# cleaning up the old Russkit 80 ohm controllers



## tonesua (Jul 1, 2006)

HI folks

I am a long time lurker and have gleaned a lot of information in the two years I've been on the board. 
I don't have a permanent area for a track, but have been storing up track and cars for a future permanent track with the Riverside international as a model( but I digress). I spend a few days out of the month in the backyard shade, on a 4 by 12 sheet racing the neighbors.

Most of my time spent with the hobby is with the t jets lately. Lots of fun. But with a tomy set up, the controllers aren't right for them. I am aware that Parma makes a 90 ohm controller, I just haven't gone through the trouble of buying them, yet.
I did find a bargain on 3 russkit 80 ohm controllers as a lot of the 'bay. I spliced them into the tips for the tomy hookups. 
I sneaked a bit of wahl clipper oil and got them to work, somewhat. They was a bit of moisture and all the controllers have the pot metal tarnished and there is some corrosion. I am sure they ohm out way past 80 now.
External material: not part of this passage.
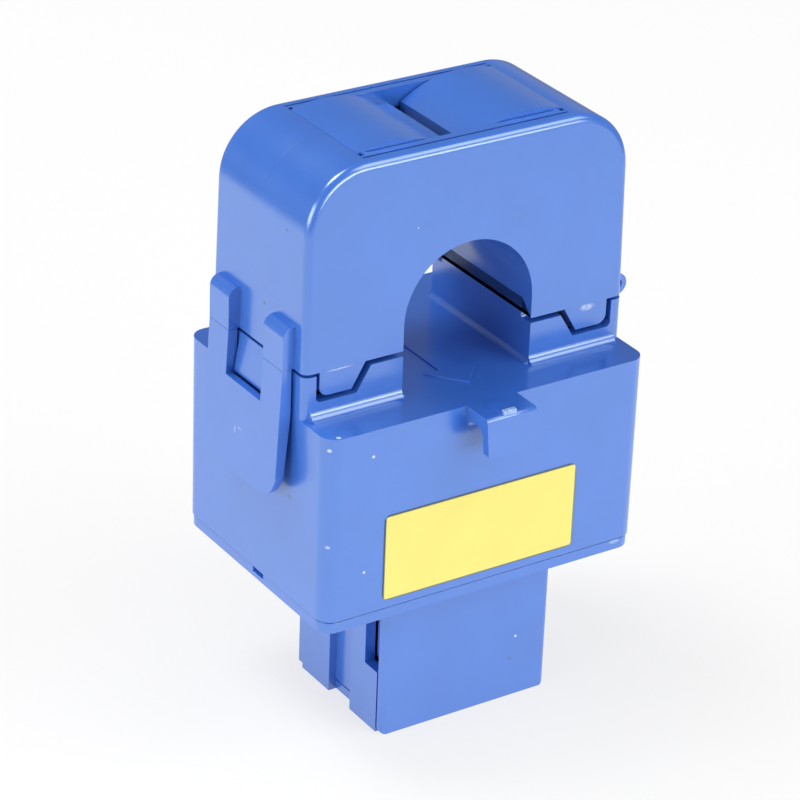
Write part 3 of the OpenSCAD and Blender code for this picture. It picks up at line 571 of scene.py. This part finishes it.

Questions: How do I clean up the contacts, and where do you suggest I clean them? On the rheostat? Would you suggest that contact renu or the gold shield from Radio shaq? (SP)

How do I check the ohms on controllers? at the point where the two wires are hooked up in the controller? Or on the Rheostat?

I have revived many a tjet/afx and gplus in the past two years, that I feel fairly confident in my tinkering abilities. Or should I just buy 4 new parma controllers and save the fussing for the cars?

Tony in Sandy Eggo :wave:


----------



## AfxToo (Aug 29, 2003)

I would take them apart and lightly sand the rheostat where the wiper contacts it with 1000 grit or higher wet/dry sandpaper. Just enough to make it shiny. Do the same with the wiper and button if it has one. After everything looks good, wipe it all down with a small paintbrush dipped in 90% isopropyl alcohol. Make sure you wash away all dust produced by the sanding. It may be messy and best done outdoors. Then blow dry everything with compressed air. Canned air will work. After everything is clean and dry make sure you remove any brush hairs that may have caught on anything in the controller. Before you put it all back together you may want to put a little oil or white lithium grease on any mechanical pivot point and adjust the wiper tension to your liking. You could also wipe the rheostat down with an electrical contact cleaner, the kind designed for circuit board edge connectors.

This is what I use to clean the electrical contacts on my cars and controller: 

http://www.mgchemicals.com/products/801b.html

which I buy at:

http://www.microcenter.com/single_product_results.phtml?product_id=0210042

I keep a felt pen version of this in my pit box and use it on my pickup shoes, top and bottom, and on brush barrels.


----------



## T-Jet Racer (Nov 16, 2006)

I would avoid sanding, use a 3m srubbing pad from home depot. They have them near the paint. It cleans electrical connections very well, and it doesn't remove material like sand paper or leave a non conduting grit behind. Polish it up, blow it off with a computer spray duster or your mouth. Pen eraser is also very good but since they sell eraseable pens they are very hard to find. Good Luck!


----------



## tonesua (Jul 1, 2006)

Thanks for the tips. I got two of the ones running fairly decently. I am still going to spring for new parmas soon. These def. work in the mean time for tjets.


----------